8月31日の「沖縄タイムス+プラス」の記事によれば、元アメリカ国防次官補のジョセフ・ナイ氏(現在ハーバード大学教授)が、米オンライン政治誌ハフィントン・ポストの8月7日付への寄稿で、安倍政権の集団的自衛権の行使容認などを評価し、「中国の弾道ミサイルの開発で、沖縄の基地の脆弱性は増している」と指摘し、「航空自衛隊と米空軍が共同使用する三沢空軍基地を例に挙げながら、『長期的な目標は、米国が基地を徐々に日本の管理下に移行し、米軍が各拠点を巡回(ローテーション)配備すること』と主張。米軍基地を自衛隊の管理下にした上で、米軍が自衛隊の基地や施設を自由に使用する形式への移行を提唱している。」
こういう人物がアメリカ政府にどれだけの影響を与え得るかは知らないが、安倍首相としては願ったり叶ったりというところだろう。ナイ氏の考えを進めていけば、いずれ日本が核武装し自衛隊が国防軍となり、徴兵制が導入され、アメリカ軍が仕掛ける戦争には積極的に参加することが実現されることになるからだ。
それは戦争の抑止力などと呼べるものではなく、積極的平和主義でもないことはこれまでアメリカ主導の戦争や殺戮の数々を思い出してみれば、子どもでも分かることだ。(ごく最近、「新外交イニシアティブ(東京、ND)」が旬報社から『虚像の抑止力』を出版した。基地抑止力についての議論が高まることを期待している。)
沖縄県議会の議会運営委員会は8月29日、9月3日に臨時会を開き、野党4会派と公明県民無所属の22人が「辺野古でのボーリング調査等の強行に抗議し、新基地建設工事の即時中止を求める意見書」案を審議する構えである。

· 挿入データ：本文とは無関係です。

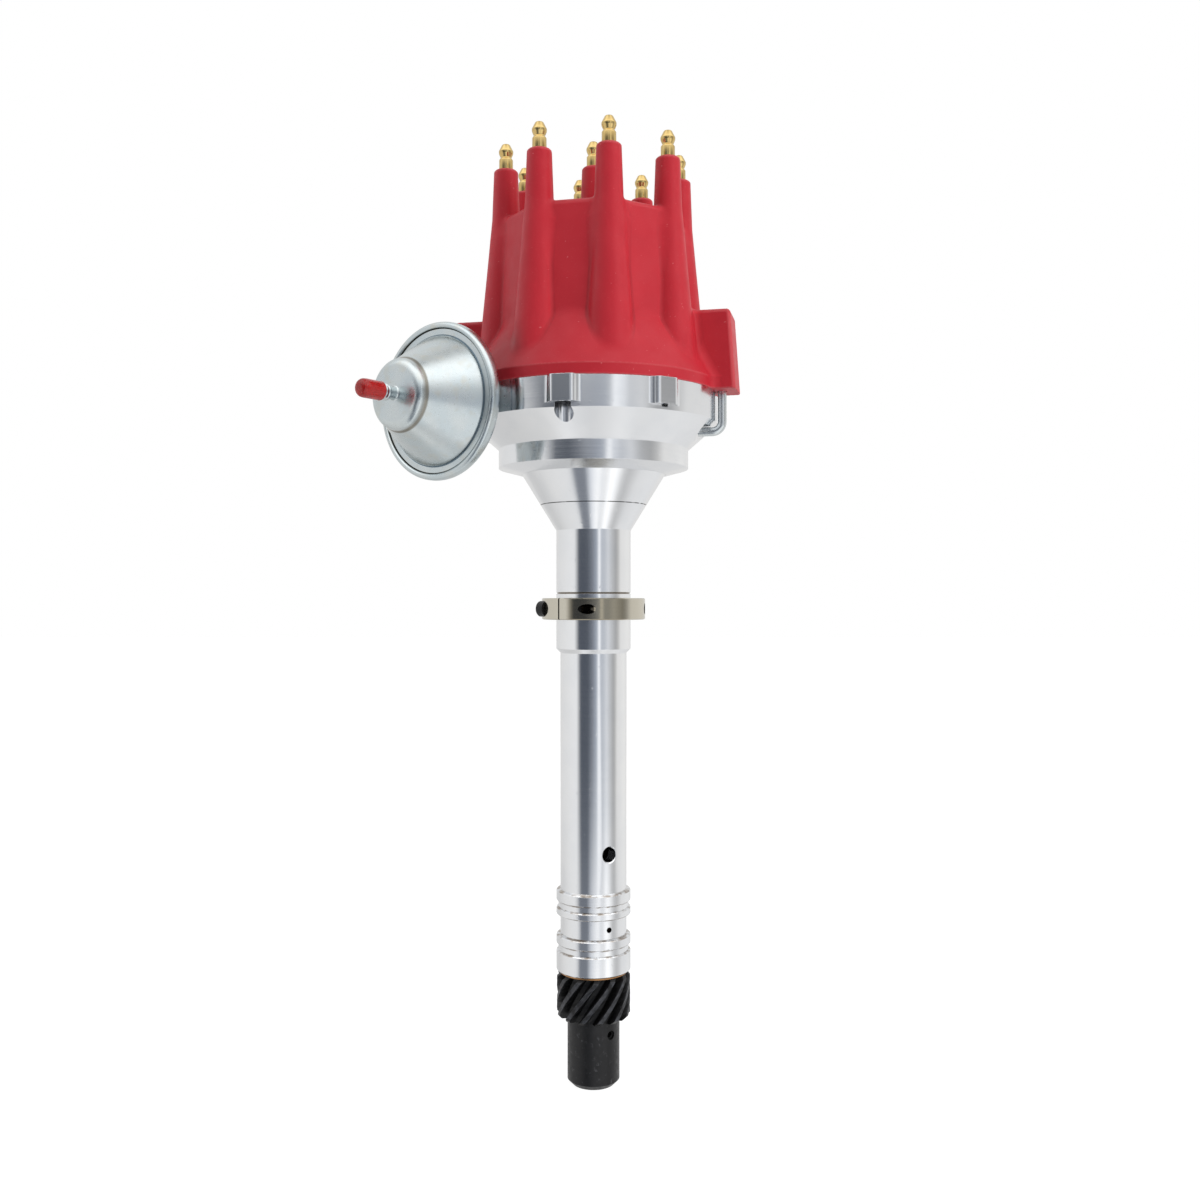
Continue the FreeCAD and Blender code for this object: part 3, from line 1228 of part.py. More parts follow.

賛成多数で可決される公算が高いと、沖縄タイムス、琉球新報は伝えている。
さて、沖縄統一地方選の結果はどう出るであろうか。そしてその結果が11月16日に行われる知事選にどう影響するであろうか。安倍政権としてはその結果が出る前に何とか新基地建設工事のピッチを上げたいところだろうが、そうすればするほど自分たちにとって悪い結果を招くことになることを知るべきである。